In the News

From: Sean Kenny (seankenny@blueyonder.co.uk)
Date: Mon Aug 19 2002 - 10:02:53 MDT


courtesy of http://www.limbicnutrition.com/blog/ and The CoV List

http://news.pacificnews.org/news/view_article.html?article_id=816

Are You An Extropian Transhumanist?

Pacific News Service, Walter Truett Anderson, 07/31/2002

The writer Walter Truett Anderson probes the outer fringes of political
thought and finds two nascent movements that may eventually make us all ask,
"Am I an extropian transhumanist?"

So you think you're a liberal Democrat. Or perhaps a moderate Republican, or
an Independent. But are you an extropian transhumanist?

You may soon have to decide. Technology is breeding strange new movements,
and since ethical questions posed by advancements in technology affect us
all, how we label ourselves is bound to change.

So much for the "end of ideology." Most of the old ideologies -- socialism,
free-market liberalism -- are alive and kicking, and new ones keep popping
up.
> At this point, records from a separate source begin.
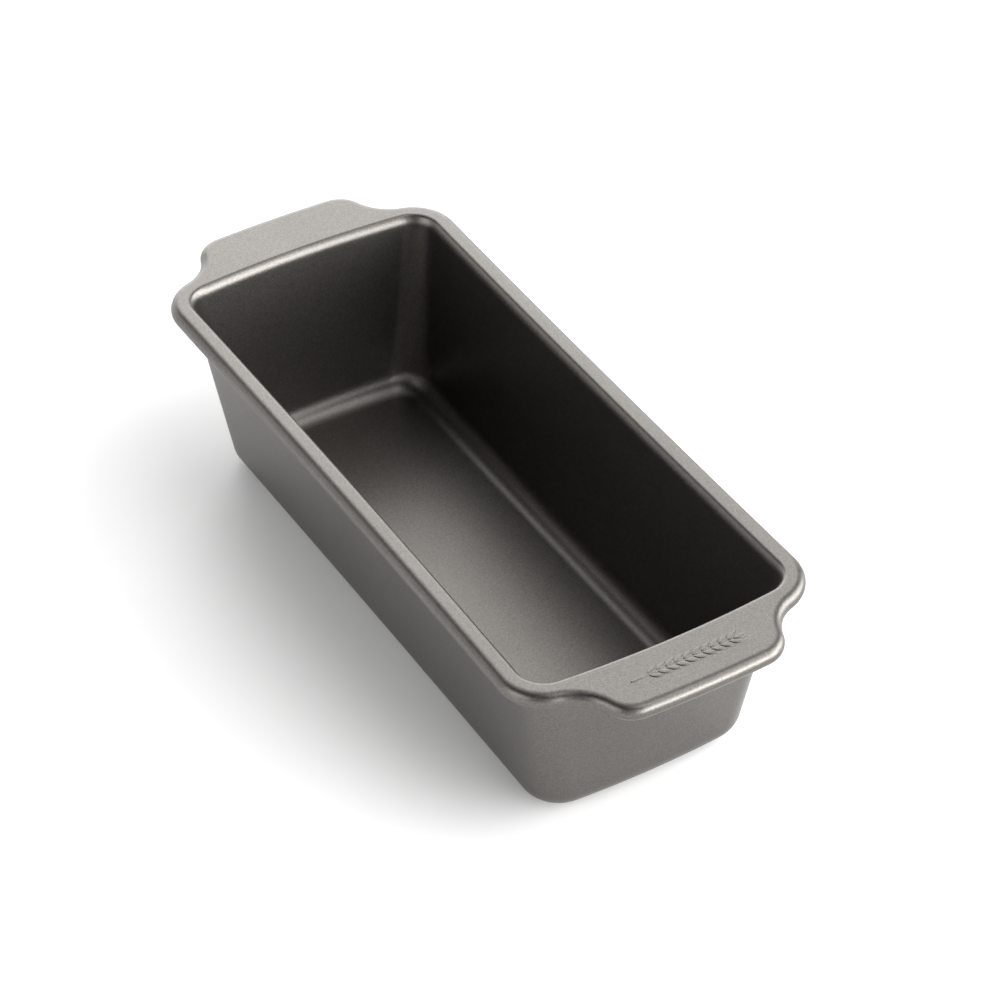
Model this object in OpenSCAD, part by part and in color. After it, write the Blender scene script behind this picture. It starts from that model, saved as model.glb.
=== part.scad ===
// Loaf pan: one deep-drawn steel sheet with a flange, two grip tabs and an edge that is
// curled around a closed steel wire. Millimetres, +Z up, origin at the middle of the base.
// +X runs along the pan's length and +Y across it.

/* [Mouth] */
// Length of the opening, on the flange at mid width
mouth_length = 250; // [230:1:280]
// Width of the opening, on the flange at mid length
mouth_width = 101.3; // [96:0.1:120]
// Corner radius of the opening
mouth_corner_r = 11.5; // [9:0.1:14]
// Outward bow of each short side of the opening
mouth_end_bow = 3; // [1:0.1:4]
// Inward bow of each long side of the opening
mouth_draw_in = 1; // [0.2:0.1:1.5]

/* [Walls and base] */
// Height of the flange's top face above the base
pan_height = 71.2; // [50:0.1:90]
// Distance that each end wall leans outward from the base to the mouth
end_lean = 10; // [6:0.1:16]
// Distance that each side wall leans outward from the base to the mouth
side_lean = 9.8; // [6:0.1:16]
// Corner radius of the base, outside, before the bottom radius
base_corner_r = 14.3; // [10:0.1:18]
// Outward bow of each short side of the base
base_end_bow = 2.1; // [1:0.1:4]
// Inward bow of each long side of the base
base_draw_in = 0.4; // [0.1:0.1:1]
// Outside radius between the base and the walls
bottom_r = 8; // [4:0.1:9]

/* [Rim] */
// Width of the rim beside a long side of the opening, at mid length
side_rim = 6.1; // [5.8:0.1:10]
// Width of the rim beyond the end of the opening, at the rim's corners
end_rim = 4.4; // [3.5:0.1:7]
// Outside corner radius of the rim
rim_corner_r = 17.7; // [14:0.1:22]
// Inward bow of each long side of the rim
rim_draw_in = 1; // [0.2:0.1:1.5]
// Outside diameter of the curled edge
bead_d = 6.4; // [6.2:0.1:6.8]
// Turn of the curl from the flange's top face to the sheet's edge, in degrees
curl_turn = 300; // [240:30:300]

/* [Grip tabs] */
// Distance from the end of the opening to the front of each tab
tab_reach = 22.7; // [19:0.1:30]
// Width of each tab
tab_width = 68.1; // [60:0.1:72]
// Radius of a tab's outer corners
tab_corner_r = 11.4; // [8:0.1:14]
// Radius of the hollow between a tab and the rim's corner
tab_shoulder_r = 17.2; // [12:0.1:20]
// Outward bow of a tab's front edge
tab_bow = 1.2; // [0.3:0.1:2]

/* [Raised mark] */
// Length of the raised ear of wheat on one tab
mark_length = 44; // [36:1:50]
// Distance from the front of the tab to the middle of the mark
mark_setback = 13; // [11:0.1:14]
// Height of the mark above the flange
mark_rise = 0.25; // [0.1:0.05:0.4]

/* [Sheet and wire] */
// Thickness of the coated sheet
sheet = 1; // [0.8:0.05:1]
// Radius of the top face where the flange turns down
bend_r = 1.8; // [1.6:0.1:2.6]
// Larger radius that eases the turn out into the wall
flare_r = 6; // [3:0.5:9]
// Diameter of the wire inside the curled edge
wire_d = 4.1; // [3:0.1:4.1]

/* [Hidden] */

// Overall sizes of the base and the rim, from the mouth
base_length = mouth_length - 2 * end_lean;
base_width = mouth_width - 2 * side_lean;
rim_length = mouth_length + 2 * end_rim;
rim_width = mouth_width + 2 * side_rim;
overall_length = mouth_length + 2 * tab_reach;
mark_x = overall_length / 2 - mark_setback;

bead_r = bead_d / 2;
bead_z = pan_height - bead_r;
bend_z = pan_height - bend_r;

// Slope at which the small radius of the bend hands over to the larger one
bend_turn = 50;

// Grains of the ear: pairs of them, their size and how far they lean out from the stalk
grain_pairs = 10;
grain_length = 5;
grain_width = 1.9;
grain_lean = 27;
grain_offset = 1.5;
grain_pitch = mark_length / 13;
stalk_width = 0.8;
stalk_length = 3.2 * grain_pitch;
mark_root = 0.5;

// Steps along each stretch of a quarter outline
tab_front_steps = 3;
tab_corner_steps = 4;
tab_shoulder_steps = 4;
corner_steps = 5;
side_steps = 5;
end_steps = tab_front_steps + tab_corner_steps + tab_shoulder_steps;

// Steps around each rounding of the section
bottom_steps = 6;
bend_steps = 3;
flare_steps = 4;
curl_steps = curl_turn / 30;
wire_steps = 12;

// ---- plane geometry ----

function heading(v) = atan2(v.y, v.x);

// Points from angle a0 up to, and not including, angle a1
function arc(centre, radius, a0, a1, steps) =
    [for (i = [0:steps - 1]) let (a = a0 + (a1 - a0) * i / steps) centre + radius * [cos(a), sin(a)]];

// Radius of an arc that rises by bow over a half chord; it is negative for an inward bow
function bow_radius(half_chord, bow) = (half_chord * half_chord + bow * bow) / (2 * bow);

// The point farther out where two circles meet
function meet(c0, r0, c1, r1) =
    let (gap = norm(c1 - c0), along = (c1 - c0) / gap)
    let (reach = (r0 * r0 - r1 * r1 + gap * gap) / (2 * gap))
    let (rise = sqrt(r0 * r0 - reach * reach) * [-along.y, along.x])
    let (foot = c0 + reach * along)
    rise.x + rise.y > 0 ? foot + rise : foot - rise;

// A full outline from its first quarter, which runs from the +X axis to the +Y axis
function all_quarters(q) =
    let (last = len(q) - 1)
    concat(
        q,
        [for (i = [last - 1:-1:0]) [-q[i].x, q[i].y]],
        [for (i = [1:last]) [-q[i].x, -q[i].y]],
        [for (i = [last - 1:-1:1]) [q[i].x, -q[i].y]]
    );

// Rounded rectangle with bowed sides: length, width, corner radius, end bow, side bow.
// grow moves the whole outline outward.
function tub_outline(size, grow) =
    let (half_l = size[0] / 2, half_w = size[1] / 2, corner_r = size[2])
    let (end_r = bow_radius(half_w, size[3]), side_r = bow_radius(half_l, size[4]))
    let (end_c = [half_l - end_r, 0], side_c = [0, half_w - side_r])
    let (corner_c = meet(end_c, abs(end_r - corner_r), side_c, abs(side_r - corner_r)))
    let (a1 = heading((corner_c - end_c) / (end_r - corner_r)))
    let (a2 = heading((corner_c - side_c) / (side_r - corner_r)))
    all_quarters(concat(
        arc(end_c, end_r + grow, 0, a1, end_steps),
        arc(corner_c, corner_r + grow, a1, a2, corner_steps),
        arc(side_c, side_r + grow, a2, 90, side_steps),
        [[0, half_w + grow]]
    ));

// Outer edge of the rim with its two tabs, moved inward by inset
function rim_outline(inset) =
    let (side_r = bow_radius(rim_length / 2, -rim_draw_in))
    let (side_c = [0, rim_width / 2 - side_r])
    let (corner_x = rim_length / 2 - rim_corner_r)
    let (corner_y = side_c.y - sqrt(pow(side_r - rim_corner_r, 2) - pow(corner_x, 2)))
    let (corner_c = [corner_x, corner_y])
    let (front_r = bow_radius(tab_width / 2, tab_bow))
    let (front_c = [overall_length / 2 - front_r, 0])
    let (tab_y = tab_width / 2 - tab_corner_r)
    let (tab_c = [front_c.x + sqrt(pow(front_r - tab_corner_r, 2) - pow(tab_y, 2)), tab_y])
    let (hollow_c = meet(corner_c, rim_corner_r + tab_shoulder_r, tab_c, tab_corner_r + tab_shoulder_r))
    let (a1 = heading(tab_c - front_c), a2 = heading(hollow_c - tab_c))
    let (a3 = heading(hollow_c - corner_c))
    let (a4 = heading((corner_c - side_c) / (side_r - rim_corner_r)))
    all_quarters(concat(
        arc(front_c, front_r - inset, 0, a1, tab_front_steps),
        arc(tab_c, tab_corner_r - inset, a1, a2, tab_corner_steps),
        arc(hollow_c, tab_shoulder_r + inset, a2 - 180, a3 - 180, tab_shoulder_steps),
        arc(corner_c, rim_corner_r - inset, a3, a4, corner_steps),
        arc(side_c, side_r - inset, a4, 90, side_steps),
        [[0, rim_width / 2 - inset]]
    ));

function mouth_outline(grow) =
    tub_outline([mouth_length, mouth_width, mouth_corner_r, mouth_end_bow, -mouth_draw_in], grow);

function base_outline(grow) =
    tub_outline([base_length, base_width, base_corner_r, base_end_bow, -base_draw_in], grow);

// ---- rings of points in space ----

function at_height(outline, z) = [for (p = outline) [p.x, p.y, z]];

// Point of the bend's section at slope a: its distance outward from the mouth, and its height
function bend_point(a, depth) =
    let (r = bend_r - sheet + depth, f = flare_r - sheet + depth, t = min(a, bend_turn))
    let (turned = a - t)
    [-r * sin(t), bend_z + r * cos(t)]
        + (turned > 0 ? f * [sin(t) - sin(a), cos(a) - cos(t)] : [0, 0]);

// Lean of the walls from the vertical, settled in a few rounds from a first guess
function settled_draft(guess, rounds) =
    let (top = bend_point(90 - guess, 0))
    rounds == 0 ? guess : settled_draft(atan(((end_lean + side_lean) / 2 + top[0]) / top[1]), rounds - 1);

draft = settled_draft(8, 4);

// Ring of the wall at height z. depth is how far the face lies inside the outer face.
function wall_ring(z, depth, grow) =
    let (top = bend_point(90 - draft, depth))
    let (share = z / top[1])
    let (low = base_outline(grow - depth), high = mouth_outline(grow + top[0]))
    at_height(low * (1 - share) + high * share, z);

// Rings from the flat bottom up the rounded foot of the wall
function foot_rings(depth) =
    let (r = bottom_r - depth)
    [for (i = [0:bottom_steps]) let (a = 90 * i / bottom_steps)
        wall_ring(depth + r * (1 - cos(a)), depth, -r * (1 - sin(a)))];

// Rings from the top of the wall around the bend to the flange
function bend_rings(depth) =
    let (end = 90 - draft)
    let (flare = [for (i = [0:flare_steps - 1]) end + (bend_turn - end) * i / flare_steps])
    let (bend = [for (i = [0:bend_steps]) bend_turn * (1 - i / bend_steps)])
    [for (a = concat(flare, bend)) let (p = bend_point(a, depth)) at_height(mouth_outline(p[0]), p[1])];

// Rings around the curled edge, from the flange to the sheet's free edge
function curl_rings(r) =
    [for (i = [0:curl_steps]) let (a = 90 - curl_turn * i / curl_steps)
        at_height(rim_outline(bead_r - r * cos(a)), bead_z + r * sin(a))];

function reversed(list) = [for (i = [len(list) - 1:-1:0]) list[i]];

// ---- solids from rings ----

// Triangles that join ring k to the next one, for count rings of size points each
function band_faces(k, count, size) =
    [for (i = [0:size - 1]) let (j = (i + 1) % size, here = k * size, next = ((k + 1) % count) * size)
        each [[here + i, next + j, next + i], [here + i, here + j, next + j]]];

// Solid between the first ring and the last, which are both flat
module capped_skin(rings) {
    size = len(rings[0]);
    count = len(rings);
    first_cap = [for (i = [size - 1:-1:0]) i];
    last_cap = [for (i = [0:size - 1]) (count - 1) * size + i];
    bands = [for (k = [0:count - 2]) each band_faces(k, count, size)];
    polyhedron([for (ring = rings) each ring], concat([first_cap, last_cap], bands), convexity = 8);
}

// Closed loop of rings, such as a wire
module looped_skin(rings) {
    count = len(rings);
    bands = [for (k = [0:count - 1]) each band_faces(k, count, len(rings[0]))];
    polyhedron([for (ring = rings) each ring], bands, convexity = 8);
}

// ---- the raised mark ----

// Flat leaf shape along +Y, pointed at both ends
module leaf(length, width) {
    r = (length * length + width * width) / (4 * width);
    intersection() {
        translate([r - width / 2, 0]) circle(r, $fn = 72);
        translate([width / 2 - r, 0]) circle(r, $fn = 72);
    }
}

// Ear of wheat along +Y, with its middle at the origin: pairs of grains, a last grain and a stalk
module wheat_ear() {
    tip_y = (mark_length - grain_length) / 2;
    for (i = [1:grain_pairs], side = [-1, 1])
        translate([side * grain_offset, tip_y + grain_pitch * (0.35 - i)])
            rotate(-side * grain_lean)
                leaf(grain_length, grain_width);
    translate([0, tip_y]) leaf(grain_length, grain_width);
    translate([-stalk_width / 2, -mark_length / 2]) square([stalk_width, stalk_length]);
}

// ---- sub-parts ----

// The pressed and coated sheet, from the inside of the floor over the curl to the underside
module pan_shell() {
    inside = concat(foot_rings(sheet), bend_rings(sheet), curl_rings(bead_r));
    outside = concat(foot_rings(0), bend_rings(0), curl_rings(bead_r - sheet));
    color([0.56, 0.54, 0.52]) {
        capped_skin(concat(inside, reversed(outside)));
        translate([mark_x, 0, pan_height - mark_root])
            linear_extrude(mark_root + mark_rise)
                wheat_ear();
    }
}

// The closed wire that the edge is curled around
module rim_wire() {
    color([0.72, 0.72, 0.73])
        looped_skin([for (i = [0:wire_steps - 1]) let (a = -360 * i / wire_steps, r = wire_d / 2)
            at_height(rim_outline(bead_r - r * cos(a)), bead_z + r * sin(a))]);
}

pan_shell();
rim_wire();
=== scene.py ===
"""Loaf pan in satin metallic non-stick coating, on a white studio floor.

The pan is one pressed sheet, swept from the same outlines as the CAD part but much finer, and a
closed wire inside its curled edge. Lengths are millimetres, or metres where a comment says so.
"""
import math

import bpy
from mathutils import Matrix, Vector


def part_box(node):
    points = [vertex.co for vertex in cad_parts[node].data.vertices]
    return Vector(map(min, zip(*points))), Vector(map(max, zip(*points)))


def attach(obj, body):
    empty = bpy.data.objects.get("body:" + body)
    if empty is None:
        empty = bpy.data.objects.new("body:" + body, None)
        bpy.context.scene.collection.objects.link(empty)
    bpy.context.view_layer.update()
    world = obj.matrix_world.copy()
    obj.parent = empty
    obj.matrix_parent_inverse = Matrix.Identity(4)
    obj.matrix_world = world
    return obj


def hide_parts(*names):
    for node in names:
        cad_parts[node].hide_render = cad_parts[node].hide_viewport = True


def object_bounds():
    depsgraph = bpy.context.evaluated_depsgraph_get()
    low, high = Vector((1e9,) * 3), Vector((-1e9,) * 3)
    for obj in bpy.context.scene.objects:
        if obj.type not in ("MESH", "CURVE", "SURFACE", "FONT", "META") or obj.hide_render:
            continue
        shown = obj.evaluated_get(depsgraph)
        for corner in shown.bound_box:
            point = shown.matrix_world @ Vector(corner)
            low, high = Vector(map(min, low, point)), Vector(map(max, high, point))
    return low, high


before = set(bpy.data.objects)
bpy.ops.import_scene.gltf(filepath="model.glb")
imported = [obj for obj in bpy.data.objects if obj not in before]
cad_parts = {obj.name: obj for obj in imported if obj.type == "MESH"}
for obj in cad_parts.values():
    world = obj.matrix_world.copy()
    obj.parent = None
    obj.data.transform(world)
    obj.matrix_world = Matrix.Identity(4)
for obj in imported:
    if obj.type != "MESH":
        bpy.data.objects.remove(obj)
CAD_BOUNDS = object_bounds()

# Overall length and height, from the box of the CAD shell, which is in metres
MM = 0.001
SHELL_LOW, SHELL_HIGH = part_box("pan_shell")
OVERALL_LENGTH = (SHELL_HIGH[0] - SHELL_LOW[0]) / MM
MARK_RISE = 0.25
PAN_HEIGHT = (SHELL_HIGH[2] - SHELL_LOW[2]) / MM - MARK_RISE

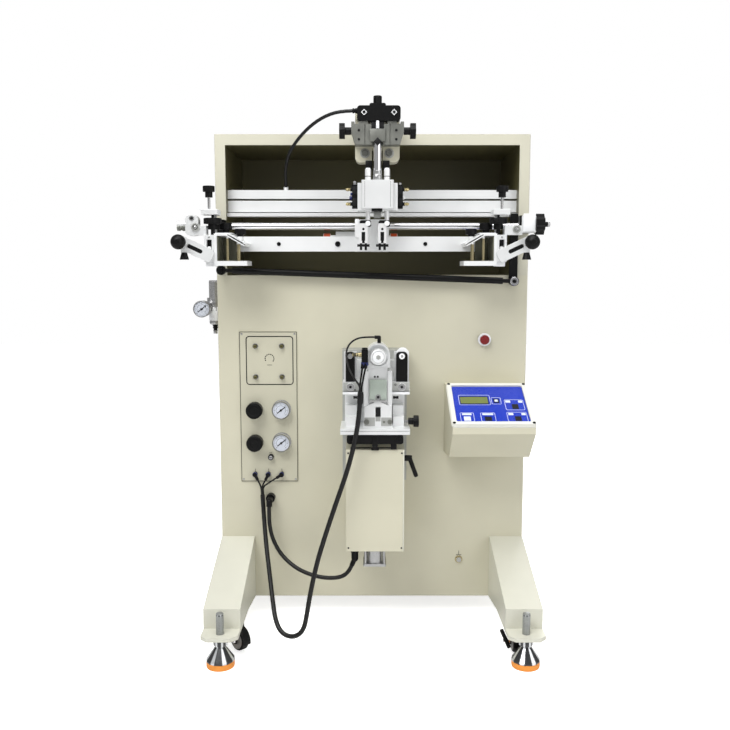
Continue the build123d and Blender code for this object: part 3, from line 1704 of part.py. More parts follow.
# Sloped console with its rimmed lid and membrane panel
lid_run = console_front_out - console_top_out
lid_drop = console_back_height - console_lip_height
lid_length = sqrt(lid_run**2 + lid_drop**2)
lid_plane = Plane(
    origin=(
        console_x,
        y_at((console_front_out + console_top_out) / 2),
        (console_back_height + console_lip_height) / 2,
    ),
    x_dir=(1, 0, 0),
    z_dir=(0, -lid_drop, lid_run),
)
with BuildPart() as console_housing:
    with BuildSketch(Plane.YZ.offset(console_x - console_width / 2 + console_side_inset)):
        with BuildLine():
            Polyline(
                (y_at(0), console_base_height),
                (y_at(0), console_back_height),
                (y_at(console_top_out), console_back_height),
                (y_at(console_front_out), console_lip_height),
                (y_at(console_front_out), console_lip_height - console_nose_height),
                (y_at(console_under_out), console_base_height + console_under_rise),
                close=True,
            )
        make_face()
    extrude(amount=console_width - 2 * console_side_inset)
save(console_housing.part, "console_housing")

window_width = console_width - 2 * lid_border
window_length = lid_length - 2 * lid_border
with BuildPart() as console_lid:
    with BuildSketch(lid_plane):
        RectangleRounded(console_width, lid_length, lid_corner)
    extrude(amount=lid_lip_thickness)
    with BuildSketch(lid_plane):
        RectangleRounded(
            console_width - 2 * lid_frame_inset,
            lid_length - 2 * lid_frame_inset,
            lid_corner - lid_frame_inset,
        )
    extrude(amount=lid_frame_thickness)
    with BuildSketch(lid_plane.offset(lid_frame_thickness)):
        RectangleRounded(window_width, window_length, lid_window_corner)
    extrude(amount=-lid_recess, mode=Mode.SUBTRACT)
save(console_lid.part, "console_lid")

with BuildPart() as membrane_panel:
    with BuildSketch(lid_plane.offset(lid_frame_thickness - lid_recess)):
        RectangleRounded(window_width - 2 * membrane_gap, window_length - 2 * membrane_gap, lid_window_corner)
    extrude(amount=membrane_thickness)
save(membrane_panel.part, "membrane_panel")

# Push-button in its bezel
with BuildPart() as button_bezel:
    with Locations(facing(button_x, button_height, 0)):
        Cylinder(button_bezel_radius, button_bezel_depth, align=seated)
    with Locations(facing(button_x, button_height, button_bezel_floor)):
        Cylinder(button_radius + button_gap, button_bezel_depth, align=seated, mode=Mode.SUBTRACT)
save(button_bezel.part, "button_bezel")

with BuildPart() as push_button:
    with Locations(facing(button_x, button_height, button_bezel_floor + button_travel + button_gap)):
        Cylinder(button_radius, button_length - button_travel, align=seated)
    fillet(push_button.edges().group_by(Axis.Y)[0], radius=button_edge)
save(push_button.part, "push_button")

# Hose ends of the column hose: elbow on the front plate, swivel joint under the cover
elbow_plane = Plane(column_route[-1], z_dir=run_direction(column_route, -2, -1))
elbow_bend = column_route[-1] + elbow_plane.z_dir * grommet_outlet_length
joint = column_route[0] - run_direction(column_route, 0, 1) * connector_reach
with BuildPart() as hose_grommet:
    with Locations(facing(elbow_bend.X, elbow_bend.Z, 0)):
        Cylinder(grommet_radius, grommet_depth, align=seated)
        Cylinder(grommet_outlet_radius, -half_depth - elbow_bend.Y, align=seated)
    with Locations((elbow_bend.X, elbow_bend.Y, elbow_bend.Z)):
        Sphere(grommet_outlet_radius)
    add(build_stub(column_route[-1], elbow_plane.z_dir, grommet_outlet_radius, grommet_outlet_length))
    joint_axis = (joint - column_route[0]).normalized()
    add(build_stub(column_route[0], joint_axis, connector_bottom_radius, connector_reach))
    with Locations((joint.X, joint.Y, joint.Z)):
        Sphere(connector_top_radius)
        Cylinder(connector_top_radius, column_cover_bottom - joint.Z, align=seated)
    with BuildSketch(Plane.XY.offset(column_cover_bottom - connector_nut_height - connector_nut_drop)):
        with Locations((joint.X, joint.Y)):
            RegularPolygon(connector_nut_radius, 6)
    extrude(amount=connector_nut_height)
save(hose_grommet.part, "hose_grommet")

# Filter regulator and its gauge on the left wall
collar_top = regulator_collar_bottom + regulator_collar_height
with BuildPart() as filter_regulator:
    with Locations((regulator_x, regulator_y, regulator_bottom)):
        Cylinder(regulator_radius, regulator_cap_top - regulator_bottom - regulator_cap_chamfer, align=seated)
    fillet(filter_regulator.edges().group_by(Axis.Z)[0], radius=regulator_bowl_edge)
    with Locations((regulator_x, regulator_y, regulator_collar_bottom)):
        Cylinder(regulator_collar_radius, regulator_collar_height, align=seated)
    with BuildSketch(Plane.XY.offset(collar_top)):
        with Locations((regulator_x, regulator_y)):
            RectangleRounded(regulator_cap_width, regulator_cap_width, regulator_cap_chamfer)
    extrude(amount=regulator_cap_top - collar_top)
    with BuildSketch(Plane.XY.offset(regulator_collar_bottom)):
        with Locations(((regulator_x - half_width) / 2, regulator_y)):
            Rectangle(-half_width - regulator_x, regulator_arm_depth)
    extrude(amount=regulator_collar_height)
    with BuildSketch(Plane.XZ.offset(-regulator_y)):
        with Locations(((side_gauge_x + regulator_x) / 2, side_gauge_height)):
            Rectangle(regulator_x - side_gauge_x + side_gauge_stem, side_gauge_stem)
    extrude(amount=regulator_radius)
    with BuildSketch(Plane.XZ.offset(-regulator_y + regulator_radius)):
        with Locations((side_gauge_x, side_gauge_height)):
            Circle(side_gauge_radius)
    extrude(amount=side_gauge_depth)
save(filter_regulator.part, "filter_regulator")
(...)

Environmentalism, for example, has grown rapidly from a cause focused on
a few issues to a full-blown international political movement complete with
Green parties and an army of theoreticians. Anti-globalism shows signs of
expanding in the same way.

Now, virtually unnoticed by most political observers, a new movement
variously called extropianism or transhumanism is springing up around the
world.

Its core belief is that the human species can and should be improved in any
way possible through the free development and use of technology. Its chief
opponents are the various movements and groups who have taken the field
against what they see as rampant and unregulated technological progress. The
Luddites and Greens say slow down; extropians and transhumanists say full
speed ahead.

The word "extropy" was coined in the late 1980s by a pair of philosophy
graduate students who wanted a word to serve as the opposite to the
scientific term "entropy" -- which means a decline in a system's useful
energy. Extropians don't like to talk about decline. Instead, they cheer for
onward-and-upward progress: longer lives, enhanced powers of body and mind,
exploration into space, boundless expansion in all directions.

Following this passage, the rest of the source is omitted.